(CAD and scene scripts)
━━━━━━━━━━

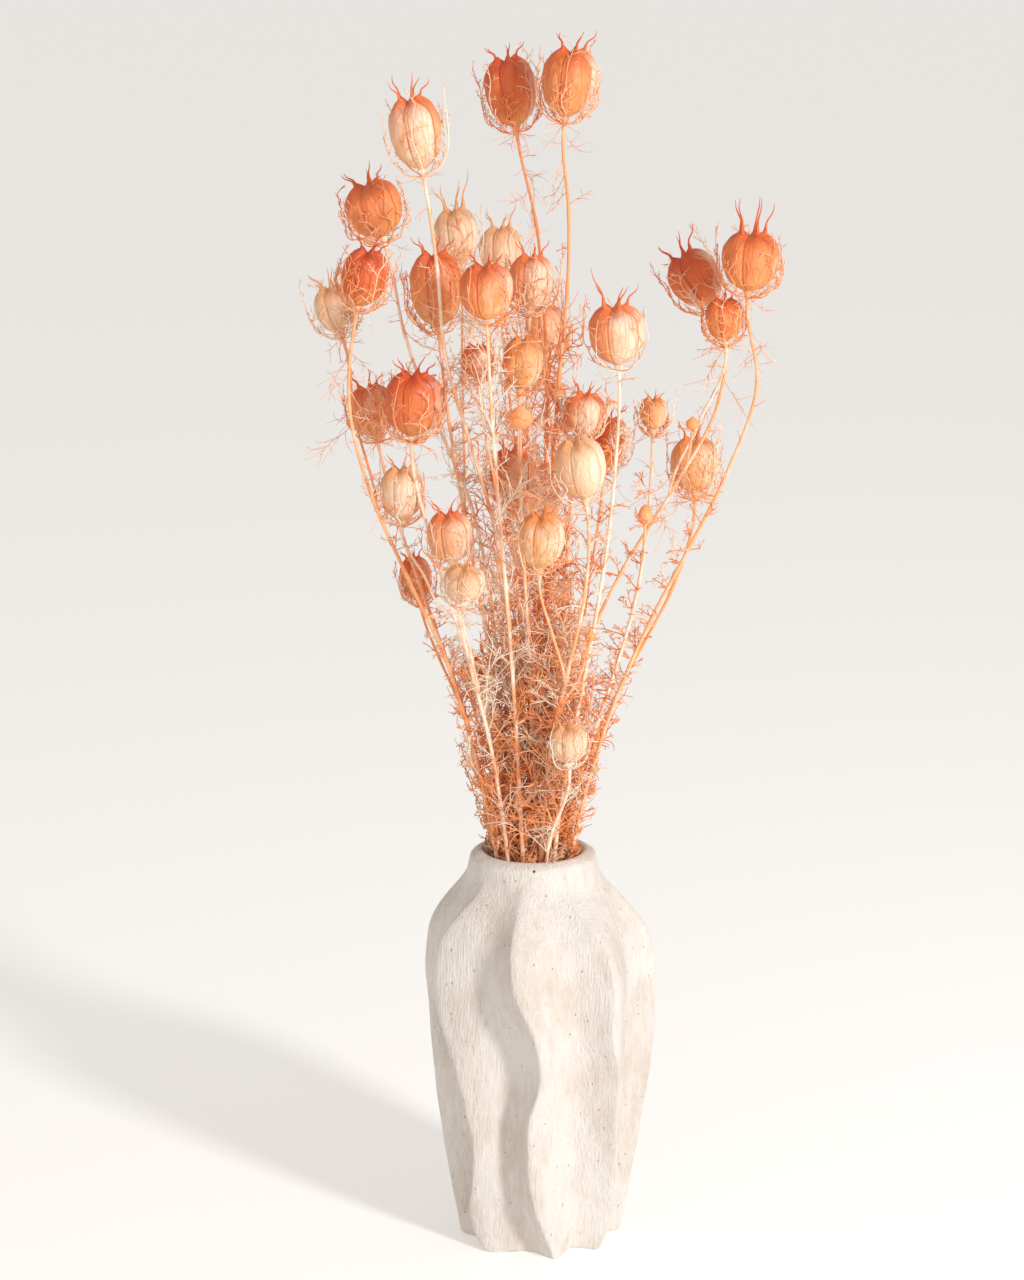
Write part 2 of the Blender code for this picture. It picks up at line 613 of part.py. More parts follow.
def make_pod(number, pod):
    """A pod: a lobed papery body, with a horn drawn up from the top of each lobe."""
    draw = random.Random(300 + number)
    mesh = bmesh.new()
    rings = []
    for share in POD_RINGS:
        ring = []
        for k in range(2 * LOBES):
            radius = level(POD_PROFILE, share) * pod.radius
            if k % 2:
                radius *= 1 - SEAM_DEPTH * (0.3 + 0.7 * math.sin(math.pi * share / 1.2))
            angle = math.pi * k / LOBES
            ring.append(mesh.verts.new(horn_point(angle, radius, share * pod.height, 0)))
        rings.append(ring)
    mesh.faces.new(rings[0])
    for low, high in zip(rings, rings[1:]):
        for n in range(2 * LOBES):
            m = (n + 1) % (2 * LOBES)
            mesh.faces.new([low[n], low[m], high[m], high[n]])
    middle = mesh.verts.new(Vector((0, 0, 0.95 * pod.height)) * MM)
    top = rings[-1]
    for lobe in range(LOBES):
        angle = 2 * math.pi * lobe / LOBES
        length = pod.horn * draw.uniform(*HORN_LENGTH)
        flare = draw.uniform(*HORN_FLARE) * length
        sections = [horn_section(mesh, angle, HORN_ROOT * pod.radius, 0.99 * pod.height, HORN_SIZES[0])]
        if pod.horn >= LONG_HORN:
            out = 0.5 * pod.radius + 0.35 * flare
            sections.append(horn_section(mesh, angle, out, pod.height + 0.5 * length, HORN_SIZES[1]))
        tip = mesh.verts.new(horn_point(angle, 0.5 * pod.radius + flare, pod.height + length, 0))
        left, crest, right = top[2 * lobe - 1], top[2 * lobe], top[2 * lobe + 1]
        low = sections[0]
        mesh.faces.new([left, crest, low[1], low[0]])
        mesh.faces.new([crest, right, low[2], low[1]])
        mesh.faces.new([right, middle, low[2]])
        mesh.faces.new([middle, low[0], low[2]])
        mesh.faces.new([middle, left, low[0]])
        for n in range(3):
            m = (n + 1) % 3
            for lower, higher in zip(sections, sections[1:]):
                mesh.faces.new([lower[n], lower[m], higher[m], higher[n]])
            mesh.faces.new([sections[-1][n], sections[-1][m], tip])
    bmesh.ops.recalc_face_normals(mesh, faces=mesh.faces)
    thing = add_object(f"pod_{number:02d}", mesh, pod.tint)
    turn = Matrix((pod.across, pod.along, pod.axis)).transposed()
    thing.matrix_world = Matrix.Translation(Vector(pod.base) * MM) @ turn.to_4x4()


def horn_point(angle, out, up, side):
    """A point out from the pod's axis, up it, and off to the side of the lobe's middle."""
    return Vector((out * math.cos(angle) - side * math.sin(angle),
                   out * math.sin(angle) + side * math.cos(angle), up)) * MM


def horn_section(mesh, angle, out, up, size):
    """The three corners of a horn's section: left, outward and right."""
    return [mesh.verts.new(horn_point(angle, out - 0.5 * size, up, -0.87 * size)),
            mesh.verts.new(horn_point(angle, out + size, up, 0)),
            mesh.verts.new(horn_point(angle, out - 0.5 * size, up, 0.87 * size))]


def make_plant(number, stems, pods, buds):
    """One plant: its main stem, with its side stems and buds joined to it in one body."""
    group = bpy.data.collections.new("branches")
    bpy.context.scene.collection.children.link(group)
    body = None
    for stem in stems:
        if stem.plant == number:
            name = "side_stem" if body else f"stem_{number + 1:02d}"
            thing = add_object(name, stem_mesh(stem, pods[stem.pod]), "stem", group if body else None)
            body = body or thing
    for owner, path, radii in buds:
        if owner == number:
            add_object("bud", bud_mesh(path, radii), "stem", group)
    if group.objects:
        union = body.modifiers.new("joined", "BOOLEAN")
        union.operation = "UNION"
        union.solver = "MANIFOLD"
        union.operand_type = "COLLECTION"
        union.collection = group
        bpy.context.view_layer.objects.active = body
        bpy.ops.object.modifier_apply(modifier=union.name)
    for thing in list(group.objects):
        bpy.data.objects.remove(thing)
    bpy.data.collections.remove(group)


def make_part():
    """The whole part: the vase, every pod, and every plant's stems."""
    for thing in list(bpy.data.objects):
        bpy.data.objects.remove(thing)
    pods = [Pod(row) for row in PODS]
    make_vase()
    for number, pod in enumerate(pods, start=1):
        make_pod(number, pod)
    stems = lay_out(pods)
    space = Space(pods, stems)
    buds = lay_buds(stems, space)
    lay_bracts(pods, stems, space)
    lay_leaves(stems, space)
    for number in range(len(PLANTS)):
        make_plant(number, stems, pods, buds)


make_part()
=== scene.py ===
"""Dried nigella seed pods standing in a ridged clay vase, as fine pieces in place of the plain ones."""
import json
import math
import random

import bpy
import numpy as np
from mathutils import Matrix, Vector, noise

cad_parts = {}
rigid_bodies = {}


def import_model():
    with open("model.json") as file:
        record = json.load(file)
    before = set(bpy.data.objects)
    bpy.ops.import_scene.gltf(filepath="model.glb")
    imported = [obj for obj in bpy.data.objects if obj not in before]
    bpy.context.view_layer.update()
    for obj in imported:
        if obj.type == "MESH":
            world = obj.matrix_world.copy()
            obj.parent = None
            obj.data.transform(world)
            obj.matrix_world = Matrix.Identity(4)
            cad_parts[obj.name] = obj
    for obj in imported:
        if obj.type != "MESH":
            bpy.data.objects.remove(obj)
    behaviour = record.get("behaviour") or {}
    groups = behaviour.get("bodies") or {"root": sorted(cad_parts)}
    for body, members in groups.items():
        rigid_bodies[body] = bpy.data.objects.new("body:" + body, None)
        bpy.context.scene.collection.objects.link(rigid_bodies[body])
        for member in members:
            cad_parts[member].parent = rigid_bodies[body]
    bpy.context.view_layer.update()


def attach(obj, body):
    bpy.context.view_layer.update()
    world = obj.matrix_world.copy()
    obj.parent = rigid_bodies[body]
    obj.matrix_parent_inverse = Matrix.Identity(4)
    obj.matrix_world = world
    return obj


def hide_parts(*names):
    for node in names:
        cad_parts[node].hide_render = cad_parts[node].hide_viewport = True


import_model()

# The vase: thick off-white clay, built up by hand over eight wandering upright ridges, combed
# downwards while soft and fired unglazed. Lengths here and below are in millimetres.
MM = 0.001
VASE_HEIGHT = 181.0
RIDGE_RADIUS = [(0, 36.0), (13, 38.8), (37, 42.9), (61, 46.8), (85, 49.4), (109, 51.4), (123, 52.0),
                (137, 50.5), (147, 47.6), (156, 41.7), (161, 37.3), (166, 32.9), (171, 29.8),
                (176, 28.4), (179.5, 27.0), (181, 24.6)]
VALLEY_DEPTH = [(0, 9.0), (12, 9.5), (40, 11.0), (80, 12.5), (120, 12.0), (140, 10.0), (151, 7.5),
                (160, 4.5), (168, 1.6), (173, 0.0), (181, 0.0)]
HOLLOW_RADIUS = [(8, 20.0), (30, 23.5), (90, 30.0), (133, 29.5), (150, 22.5), (166, 19.6),
                 (178, 20.6), (181, 22.8)]
NECK_LEAN = [(0, 0.0), (130, 0.0), (171, -3.2), (181, -3.2)]
WAVE_LEFT = [(0, 11), (7, 2), (18, -1), (30, 5), (48, 10), (65, 8), (92, -1), (117, -13), (144, -10),
             (170, 7)]
WAVE_FRONT = [(0, 17), (29, 2), (53, -1), (71, 0), (85, 5), (109, 3), (130, -6), (146, -7), (172, -2)]
WAVE_SIDE = [(0, -4), (20, -6), (50, 3), (85, 2), (120, 6), (146, -2), (172, -2)]
WAVE_RIGHT = [(0, 4), (6, 10), (31, 10), (62, 2), (85, 1), (108, -5), (134, -3), (148, -5), (170, -14)]
RIDGES = [(-53, WAVE_LEFT), (-7, WAVE_FRONT), (42, WAVE_RIGHT), (92, WAVE_SIDE), (138, WAVE_RIGHT),
          (183, WAVE_LEFT), (228, WAVE_FRONT), (270, WAVE_RIGHT)]
WAVE_TOP = 176.0
VALLEY_AT = 0.6
VALLEY_ROUND = 0.4
CREST_ROUND = 0.005
CREST_CROWD = 0.11
STEPS_PER_RIDGE = 26
FOOT_EDGE = (0.965, 0.985)
PINHOLE = (-3.0 * MM, -27.5 * MM, 178.3 * MM)


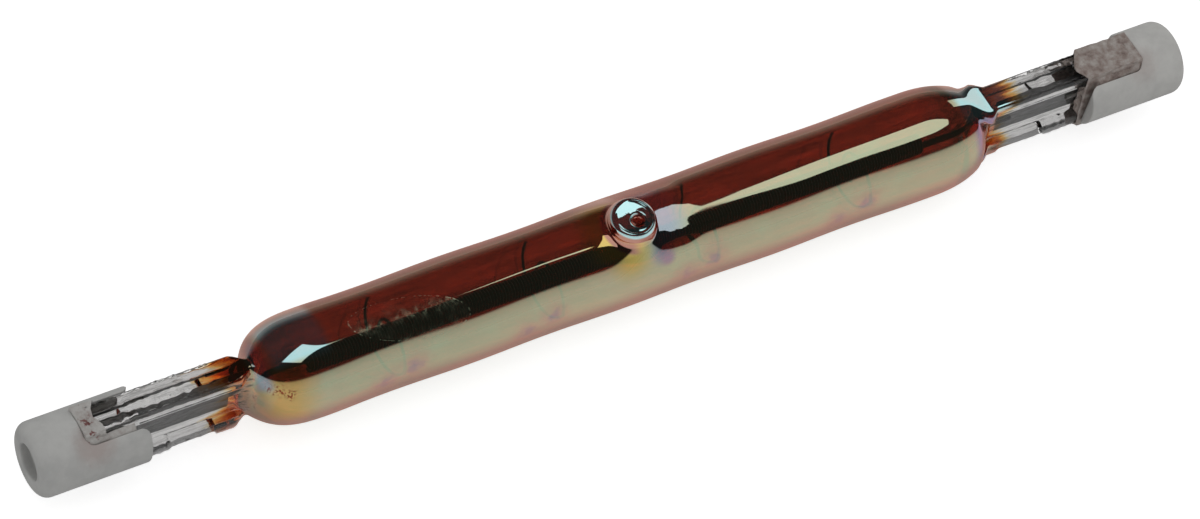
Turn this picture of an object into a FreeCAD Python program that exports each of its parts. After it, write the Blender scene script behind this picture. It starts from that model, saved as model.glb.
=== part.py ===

━━━━━━━━━━

## [DIRECTIONS FOR THIS TASK]
Quote only the lines running from the line that holds "space = Space(pods, stems)" to the line that holds "for node in", both ends included.

## [THE SOLUTION]
    space = Space(pods, stems)
    buds = lay_buds(stems, space)
    lay_bracts(pods, stems, space)
    lay_leaves(stems, space)
    for number in range(len(PLANTS)):
        make_plant(number, stems, pods, buds)


make_part()
=== scene.py ===
"""Dried nigella seed pods standing in a ridged clay vase, as fine pieces in place of the plain ones."""
import json
import math
import random

import bpy
import numpy as np
from mathutils import Matrix, Vector, noise

cad_parts = {}
rigid_bodies = {}


def import_model():
    with open("model.json") as file:
        record = json.load(file)
    before = set(bpy.data.objects)
    bpy.ops.import_scene.gltf(filepath="model.glb")
    imported = [obj for obj in bpy.data.objects if obj not in before]
    bpy.context.view_layer.update()
    for obj in imported:
        if obj.type == "MESH":
            world = obj.matrix_world.copy()
            obj.parent = None
            obj.data.transform(world)
            obj.matrix_world = Matrix.Identity(4)
            cad_parts[obj.name] = obj
    for obj in imported:
        if obj.type != "MESH":
            bpy.data.objects.remove(obj)
    behaviour = record.get("behaviour") or {}
    groups = behaviour.get("bodies") or {"root": sorted(cad_parts)}
    for body, members in groups.items():
        rigid_bodies[body] = bpy.data.objects.new("body:" + body, None)
        bpy.context.scene.collection.objects.link(rigid_bodies[body])
        for member in members:
            cad_parts[member].parent = rigid_bodies[body]
    bpy.context.view_layer.update()


def attach(obj, body):
    bpy.context.view_layer.update()
    world = obj.matrix_world.copy()
    obj.parent = rigid_bodies[body]
    obj.matrix_parent_inverse = Matrix.Identity(4)
    obj.matrix_world = world
    return obj


def hide_parts(*names):
    for node in names:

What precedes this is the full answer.